In this period of turmoil, what we desperately need to learn is how to have a conversation. We need to learn how to listen ... it is not an innate skill, rather a learned skill that takes years of practice and a tremendous amount of discipline. I believe if we can get back to listening to each other than maybe we can cross the divides that separate and conquer the chasms carved by social media. But we no longer teach students how to listen. Conversations are one sided and texted, conversations are canceled before they even get started. You can’t have a conversation if one person refuses to engage based on a preconceived notion. Too often I am disappointed to hear from highly intelligent people, “Don’t bother to friend or talk to me if you don’t believe what I believe.” The media fans the flames of this poison and has shirked their fiduciary responsibility on all sides of the issues. Medical and scientific journals and societies have been overtly irresponsible with their publications.

We fall prey to a one-sided argument appealing to confirmation biases.
If you want to listen, I challenge each of you to try it today: Ask someone you disagree with a question then listen intently to their answer without thinking what you are going to say, but rather think of another question to ask them to take you deeper so that you can better understand their position in space. As meeting director, frequent conference moderator, and host of Thriving, I have been privileged to interview leading doctors, business executives, and people from all walks of life. And as every interviewer knows it is with listening that you truly begin to understand one another.
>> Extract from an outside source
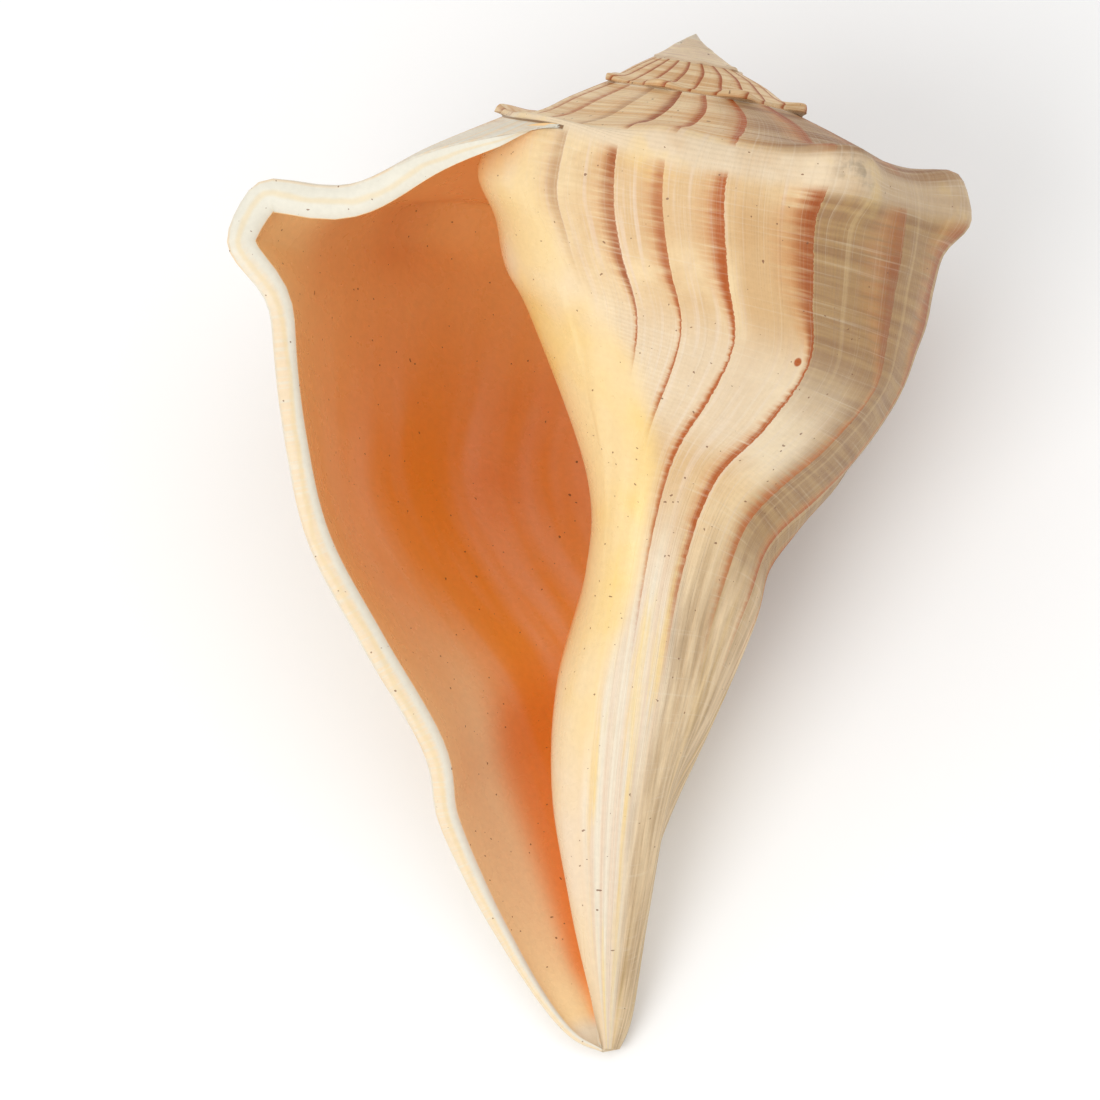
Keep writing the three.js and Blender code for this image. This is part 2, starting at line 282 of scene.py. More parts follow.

I am going to make a wish--that leaders in medicine and retired emeriti long past any agendas come together with a mission to teach how to have a constructive conversation. Perhaps a Master Class is warranted on how to learn to listen and ask fair questions to better understand another and not just attempt to bait for headlines.
No lecturing, no shaming, no bullying rather dispassionate, inquisitive, and sober conversations that can be started in our communities, schools, academic hallways, workplaces, and even within families. This may be what is needed to move forward and circumvent the polarization that pulls us apart.
It’s time to start the conversation ... perhaps before it is too late.